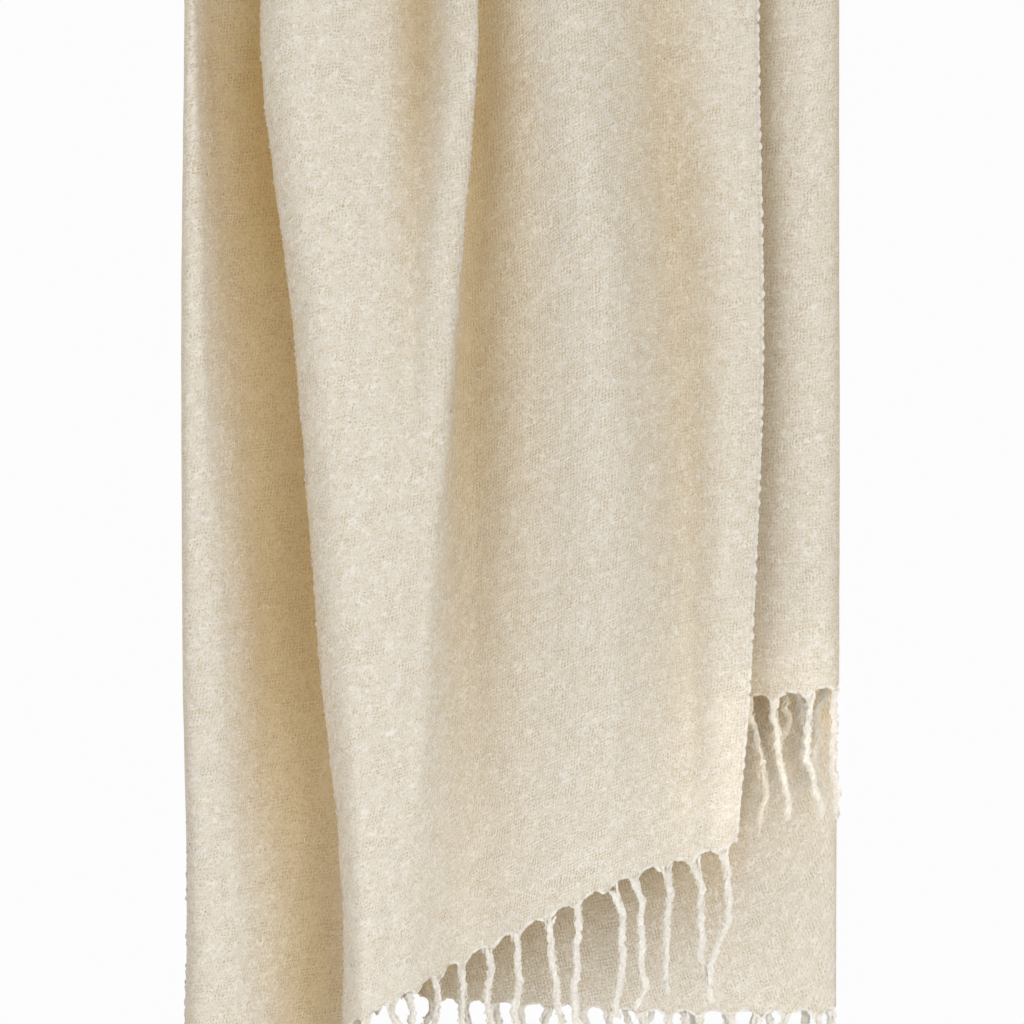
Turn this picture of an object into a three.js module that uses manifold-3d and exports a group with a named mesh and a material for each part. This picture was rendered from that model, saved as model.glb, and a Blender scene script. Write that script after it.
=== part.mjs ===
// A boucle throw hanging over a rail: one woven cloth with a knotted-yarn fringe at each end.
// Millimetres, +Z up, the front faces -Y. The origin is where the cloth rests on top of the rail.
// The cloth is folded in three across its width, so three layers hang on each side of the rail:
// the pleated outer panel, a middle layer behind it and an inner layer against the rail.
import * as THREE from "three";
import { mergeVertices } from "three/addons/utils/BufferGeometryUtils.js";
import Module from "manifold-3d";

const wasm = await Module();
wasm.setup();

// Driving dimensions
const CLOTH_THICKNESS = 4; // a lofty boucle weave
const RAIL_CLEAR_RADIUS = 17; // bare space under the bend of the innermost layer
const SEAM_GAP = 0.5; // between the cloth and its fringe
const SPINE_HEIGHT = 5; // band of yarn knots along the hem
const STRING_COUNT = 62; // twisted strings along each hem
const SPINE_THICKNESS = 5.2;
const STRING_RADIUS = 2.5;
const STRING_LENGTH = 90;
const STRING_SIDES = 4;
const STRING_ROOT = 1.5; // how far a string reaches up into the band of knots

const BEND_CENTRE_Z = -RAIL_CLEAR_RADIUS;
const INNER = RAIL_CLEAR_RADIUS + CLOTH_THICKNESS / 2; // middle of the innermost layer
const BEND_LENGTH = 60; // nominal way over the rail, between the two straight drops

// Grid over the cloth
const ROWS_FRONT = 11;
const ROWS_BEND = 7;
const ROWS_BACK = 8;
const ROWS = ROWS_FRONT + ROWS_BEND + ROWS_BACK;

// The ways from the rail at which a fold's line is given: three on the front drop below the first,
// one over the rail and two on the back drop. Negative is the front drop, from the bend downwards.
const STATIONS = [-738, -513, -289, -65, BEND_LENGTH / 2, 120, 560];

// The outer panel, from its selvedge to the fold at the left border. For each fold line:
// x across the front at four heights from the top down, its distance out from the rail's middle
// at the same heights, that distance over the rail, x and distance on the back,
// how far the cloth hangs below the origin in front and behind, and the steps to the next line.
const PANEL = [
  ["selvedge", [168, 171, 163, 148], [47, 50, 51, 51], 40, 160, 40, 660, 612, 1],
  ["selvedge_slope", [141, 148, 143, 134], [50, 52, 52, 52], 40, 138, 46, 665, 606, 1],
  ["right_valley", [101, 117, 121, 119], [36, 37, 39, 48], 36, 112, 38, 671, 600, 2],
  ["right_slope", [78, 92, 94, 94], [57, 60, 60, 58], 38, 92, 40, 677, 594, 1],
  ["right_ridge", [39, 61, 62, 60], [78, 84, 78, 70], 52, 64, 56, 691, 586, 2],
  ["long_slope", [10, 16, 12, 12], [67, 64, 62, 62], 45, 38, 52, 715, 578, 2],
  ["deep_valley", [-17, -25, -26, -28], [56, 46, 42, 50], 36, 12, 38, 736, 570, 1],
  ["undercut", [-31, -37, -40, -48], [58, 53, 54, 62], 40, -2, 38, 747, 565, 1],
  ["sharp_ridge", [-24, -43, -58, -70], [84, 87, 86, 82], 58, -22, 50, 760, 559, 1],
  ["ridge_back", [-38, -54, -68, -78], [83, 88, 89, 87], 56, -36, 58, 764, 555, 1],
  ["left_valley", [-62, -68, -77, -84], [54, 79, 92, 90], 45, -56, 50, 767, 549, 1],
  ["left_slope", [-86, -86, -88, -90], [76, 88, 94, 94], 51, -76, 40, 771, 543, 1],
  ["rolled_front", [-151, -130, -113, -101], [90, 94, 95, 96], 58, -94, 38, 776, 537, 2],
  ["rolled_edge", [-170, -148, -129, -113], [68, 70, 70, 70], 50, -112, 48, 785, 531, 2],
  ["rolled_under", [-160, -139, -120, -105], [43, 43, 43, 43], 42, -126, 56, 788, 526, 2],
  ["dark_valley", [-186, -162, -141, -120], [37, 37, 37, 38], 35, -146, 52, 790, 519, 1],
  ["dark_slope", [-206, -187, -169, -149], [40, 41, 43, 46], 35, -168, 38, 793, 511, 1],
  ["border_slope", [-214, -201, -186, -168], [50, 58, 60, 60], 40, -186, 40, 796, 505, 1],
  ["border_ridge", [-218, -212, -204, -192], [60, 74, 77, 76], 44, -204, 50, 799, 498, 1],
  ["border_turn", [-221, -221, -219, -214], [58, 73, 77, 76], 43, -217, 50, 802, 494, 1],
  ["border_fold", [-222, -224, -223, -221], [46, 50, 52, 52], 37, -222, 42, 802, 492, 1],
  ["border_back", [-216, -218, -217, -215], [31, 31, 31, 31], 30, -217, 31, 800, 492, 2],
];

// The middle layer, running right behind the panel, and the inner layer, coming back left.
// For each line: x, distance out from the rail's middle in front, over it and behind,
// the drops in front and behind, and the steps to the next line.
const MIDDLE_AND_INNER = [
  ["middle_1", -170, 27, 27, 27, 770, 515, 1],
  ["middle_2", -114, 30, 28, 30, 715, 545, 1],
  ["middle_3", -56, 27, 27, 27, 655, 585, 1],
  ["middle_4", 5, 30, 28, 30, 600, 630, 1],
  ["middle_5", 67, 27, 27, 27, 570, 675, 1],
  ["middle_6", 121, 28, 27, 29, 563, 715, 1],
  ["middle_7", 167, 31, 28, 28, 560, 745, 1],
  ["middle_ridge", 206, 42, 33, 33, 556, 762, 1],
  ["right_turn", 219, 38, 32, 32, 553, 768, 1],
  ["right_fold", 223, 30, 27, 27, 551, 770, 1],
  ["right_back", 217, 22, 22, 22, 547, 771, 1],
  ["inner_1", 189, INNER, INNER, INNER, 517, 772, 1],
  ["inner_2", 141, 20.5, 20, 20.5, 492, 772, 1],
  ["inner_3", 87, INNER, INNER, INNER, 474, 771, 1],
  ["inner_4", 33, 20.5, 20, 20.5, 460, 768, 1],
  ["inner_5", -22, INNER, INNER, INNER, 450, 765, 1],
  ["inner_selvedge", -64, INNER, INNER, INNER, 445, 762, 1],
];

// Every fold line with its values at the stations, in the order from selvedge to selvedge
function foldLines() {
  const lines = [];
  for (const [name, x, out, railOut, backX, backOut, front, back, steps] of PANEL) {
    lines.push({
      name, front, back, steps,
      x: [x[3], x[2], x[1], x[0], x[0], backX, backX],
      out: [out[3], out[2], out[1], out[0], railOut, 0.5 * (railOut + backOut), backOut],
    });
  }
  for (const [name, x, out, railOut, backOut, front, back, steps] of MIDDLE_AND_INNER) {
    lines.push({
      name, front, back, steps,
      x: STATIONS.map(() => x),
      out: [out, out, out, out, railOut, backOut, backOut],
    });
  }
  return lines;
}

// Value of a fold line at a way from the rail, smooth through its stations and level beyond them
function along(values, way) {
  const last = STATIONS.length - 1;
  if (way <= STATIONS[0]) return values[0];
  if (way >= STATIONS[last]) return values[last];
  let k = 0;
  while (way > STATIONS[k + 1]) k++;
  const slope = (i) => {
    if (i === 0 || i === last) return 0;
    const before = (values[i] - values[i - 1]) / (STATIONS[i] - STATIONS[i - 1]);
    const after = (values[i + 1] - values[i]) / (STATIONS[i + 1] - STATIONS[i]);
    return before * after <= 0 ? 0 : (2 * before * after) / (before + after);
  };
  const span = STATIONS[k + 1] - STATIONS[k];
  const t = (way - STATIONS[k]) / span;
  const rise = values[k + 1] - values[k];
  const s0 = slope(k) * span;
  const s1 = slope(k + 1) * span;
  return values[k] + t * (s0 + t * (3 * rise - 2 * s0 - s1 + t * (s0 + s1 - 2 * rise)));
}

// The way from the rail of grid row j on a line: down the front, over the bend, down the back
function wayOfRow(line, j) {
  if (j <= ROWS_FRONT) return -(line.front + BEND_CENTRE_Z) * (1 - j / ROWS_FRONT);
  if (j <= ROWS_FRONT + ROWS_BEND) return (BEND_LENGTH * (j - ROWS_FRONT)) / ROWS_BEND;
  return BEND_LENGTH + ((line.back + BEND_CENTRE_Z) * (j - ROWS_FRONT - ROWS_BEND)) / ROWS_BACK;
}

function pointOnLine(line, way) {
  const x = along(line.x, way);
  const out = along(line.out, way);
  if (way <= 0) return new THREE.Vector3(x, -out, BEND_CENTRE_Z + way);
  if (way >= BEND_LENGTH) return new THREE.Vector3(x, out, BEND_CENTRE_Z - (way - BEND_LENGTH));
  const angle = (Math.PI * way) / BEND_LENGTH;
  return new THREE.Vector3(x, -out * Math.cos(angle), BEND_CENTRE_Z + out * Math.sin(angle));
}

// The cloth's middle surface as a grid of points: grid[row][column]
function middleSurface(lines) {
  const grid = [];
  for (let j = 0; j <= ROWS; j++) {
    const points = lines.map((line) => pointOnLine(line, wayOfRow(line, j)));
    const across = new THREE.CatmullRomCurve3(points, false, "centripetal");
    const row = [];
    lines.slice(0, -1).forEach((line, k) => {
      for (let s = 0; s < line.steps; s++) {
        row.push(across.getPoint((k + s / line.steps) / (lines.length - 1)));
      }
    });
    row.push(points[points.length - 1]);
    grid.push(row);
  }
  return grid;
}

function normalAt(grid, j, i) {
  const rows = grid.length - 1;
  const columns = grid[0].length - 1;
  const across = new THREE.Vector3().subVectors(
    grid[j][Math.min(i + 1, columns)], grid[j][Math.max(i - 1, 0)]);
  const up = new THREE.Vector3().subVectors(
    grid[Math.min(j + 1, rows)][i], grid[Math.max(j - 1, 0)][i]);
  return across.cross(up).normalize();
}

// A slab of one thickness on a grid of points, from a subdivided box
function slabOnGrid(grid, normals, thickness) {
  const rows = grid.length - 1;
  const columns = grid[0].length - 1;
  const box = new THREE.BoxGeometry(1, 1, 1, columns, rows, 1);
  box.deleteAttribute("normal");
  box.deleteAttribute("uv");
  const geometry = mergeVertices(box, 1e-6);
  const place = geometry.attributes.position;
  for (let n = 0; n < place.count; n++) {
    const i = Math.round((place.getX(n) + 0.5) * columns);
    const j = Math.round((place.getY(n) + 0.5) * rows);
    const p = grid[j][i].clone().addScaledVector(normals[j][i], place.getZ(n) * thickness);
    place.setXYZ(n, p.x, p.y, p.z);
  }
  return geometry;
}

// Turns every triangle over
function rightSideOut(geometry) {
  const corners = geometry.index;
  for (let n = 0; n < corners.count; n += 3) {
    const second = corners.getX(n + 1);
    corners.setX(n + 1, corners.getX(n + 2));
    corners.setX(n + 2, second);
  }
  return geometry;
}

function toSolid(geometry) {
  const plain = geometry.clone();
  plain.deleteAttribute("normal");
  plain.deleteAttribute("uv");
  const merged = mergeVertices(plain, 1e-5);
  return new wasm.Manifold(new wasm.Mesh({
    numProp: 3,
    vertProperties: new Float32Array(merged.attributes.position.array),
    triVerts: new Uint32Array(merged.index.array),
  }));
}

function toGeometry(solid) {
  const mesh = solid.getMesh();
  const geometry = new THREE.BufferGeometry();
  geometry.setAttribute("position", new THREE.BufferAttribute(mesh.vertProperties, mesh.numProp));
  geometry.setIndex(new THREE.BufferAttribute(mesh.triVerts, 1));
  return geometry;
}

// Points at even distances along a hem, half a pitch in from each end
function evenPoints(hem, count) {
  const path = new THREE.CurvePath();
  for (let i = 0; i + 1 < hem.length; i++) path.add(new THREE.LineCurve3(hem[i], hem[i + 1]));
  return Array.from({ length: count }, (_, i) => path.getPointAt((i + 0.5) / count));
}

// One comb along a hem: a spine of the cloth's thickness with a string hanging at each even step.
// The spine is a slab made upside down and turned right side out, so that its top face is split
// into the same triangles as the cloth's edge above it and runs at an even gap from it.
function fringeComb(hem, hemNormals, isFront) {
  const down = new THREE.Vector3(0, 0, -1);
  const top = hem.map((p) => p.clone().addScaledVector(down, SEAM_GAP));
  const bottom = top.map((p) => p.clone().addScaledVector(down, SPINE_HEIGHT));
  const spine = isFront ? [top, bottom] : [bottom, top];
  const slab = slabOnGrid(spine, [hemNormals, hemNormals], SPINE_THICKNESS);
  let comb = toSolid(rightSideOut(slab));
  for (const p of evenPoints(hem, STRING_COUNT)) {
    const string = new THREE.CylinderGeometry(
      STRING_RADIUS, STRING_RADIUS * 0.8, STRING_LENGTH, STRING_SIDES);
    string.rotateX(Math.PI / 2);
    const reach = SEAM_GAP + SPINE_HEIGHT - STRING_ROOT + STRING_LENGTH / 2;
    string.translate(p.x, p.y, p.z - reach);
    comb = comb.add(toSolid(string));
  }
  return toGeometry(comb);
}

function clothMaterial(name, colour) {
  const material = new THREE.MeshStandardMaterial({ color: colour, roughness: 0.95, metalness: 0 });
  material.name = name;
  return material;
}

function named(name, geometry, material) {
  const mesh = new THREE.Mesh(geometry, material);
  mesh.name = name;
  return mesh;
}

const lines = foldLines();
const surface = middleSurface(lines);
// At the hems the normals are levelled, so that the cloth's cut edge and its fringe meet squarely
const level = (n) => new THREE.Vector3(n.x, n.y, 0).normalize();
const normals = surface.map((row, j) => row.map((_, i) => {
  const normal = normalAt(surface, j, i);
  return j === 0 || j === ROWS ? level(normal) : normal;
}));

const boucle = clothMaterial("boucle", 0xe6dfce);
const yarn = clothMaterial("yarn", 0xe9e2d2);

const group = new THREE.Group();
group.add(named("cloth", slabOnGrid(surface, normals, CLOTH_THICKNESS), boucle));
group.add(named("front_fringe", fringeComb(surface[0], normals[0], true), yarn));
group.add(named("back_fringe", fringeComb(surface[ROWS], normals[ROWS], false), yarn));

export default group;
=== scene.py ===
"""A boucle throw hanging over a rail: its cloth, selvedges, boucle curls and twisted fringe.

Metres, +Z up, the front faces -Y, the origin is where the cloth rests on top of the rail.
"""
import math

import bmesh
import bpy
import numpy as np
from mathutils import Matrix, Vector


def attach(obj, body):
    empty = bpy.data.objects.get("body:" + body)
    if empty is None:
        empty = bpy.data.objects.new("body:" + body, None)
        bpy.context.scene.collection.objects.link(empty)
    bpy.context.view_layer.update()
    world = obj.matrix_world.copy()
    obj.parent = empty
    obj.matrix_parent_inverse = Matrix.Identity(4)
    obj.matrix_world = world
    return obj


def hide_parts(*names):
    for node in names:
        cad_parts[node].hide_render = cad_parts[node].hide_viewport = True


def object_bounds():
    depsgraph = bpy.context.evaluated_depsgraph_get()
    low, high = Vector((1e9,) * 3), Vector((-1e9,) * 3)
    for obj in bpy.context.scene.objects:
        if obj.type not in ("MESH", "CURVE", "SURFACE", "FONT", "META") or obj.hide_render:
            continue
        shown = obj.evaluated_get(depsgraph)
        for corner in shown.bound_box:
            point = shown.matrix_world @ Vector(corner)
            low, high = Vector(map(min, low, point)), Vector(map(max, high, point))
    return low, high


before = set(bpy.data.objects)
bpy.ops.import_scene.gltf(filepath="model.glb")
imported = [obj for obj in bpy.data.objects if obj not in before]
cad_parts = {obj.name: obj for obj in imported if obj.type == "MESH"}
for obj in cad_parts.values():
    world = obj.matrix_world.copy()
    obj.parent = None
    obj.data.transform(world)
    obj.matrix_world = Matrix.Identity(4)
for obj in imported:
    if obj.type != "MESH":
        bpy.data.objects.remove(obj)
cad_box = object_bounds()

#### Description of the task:
Starting at the line that contains "function named(name, geometry, material)" and stopping at the line that contains "low, high = Vector((1e9,)", transcribe the lines exactly; both boundary lines are to be included.

#### Exercise output:
function named(name, geometry, material) {
  const mesh = new THREE.Mesh(geometry, material);
  mesh.name = name;
  return mesh;
}

const lines = foldLines();
const surface = middleSurface(lines);
// At the hems the normals are levelled, so that the cloth's cut edge and its fringe meet squarely
const level = (n) => new THREE.Vector3(n.x, n.y, 0).normalize();
const normals = surface.map((row, j) => row.map((_, i) => {
  const normal = normalAt(surface, j, i);
  return j === 0 || j === ROWS ? level(normal) : normal;
}));

const boucle = clothMaterial("boucle", 0xe6dfce);
const yarn = clothMaterial("yarn", 0xe9e2d2);

const group = new THREE.Group();
group.add(named("cloth", slabOnGrid(surface, normals, CLOTH_THICKNESS), boucle));
group.add(named("front_fringe", fringeComb(surface[0], normals[0], true), yarn));
group.add(named("back_fringe", fringeComb(surface[ROWS], normals[ROWS], false), yarn));

export default group;
=== scene.py ===
"""A boucle throw hanging over a rail: its cloth, selvedges, boucle curls and twisted fringe.

Metres, +Z up, the front faces -Y, the origin is where the cloth rests on top of the rail.
"""
import math

import bmesh
import bpy
import numpy as np
from mathutils import Matrix, Vector


def attach(obj, body):
    empty = bpy.data.objects.get("body:" + body)
    if empty is None:
        empty = bpy.data.objects.new("body:" + body, None)
        bpy.context.scene.collection.objects.link(empty)
    bpy.context.view_layer.update()
    world = obj.matrix_world.copy()
    obj.parent = empty
    obj.matrix_parent_inverse = Matrix.Identity(4)
    obj.matrix_world = world
    return obj


def hide_parts(*names):
    for node in names:
        cad_parts[node].hide_render = cad_parts[node].hide_viewport = True


def object_bounds():
    depsgraph = bpy.context.evaluated_depsgraph_get()
    low, high = Vector((1e9,) * 3), Vector((-1e9,) * 3)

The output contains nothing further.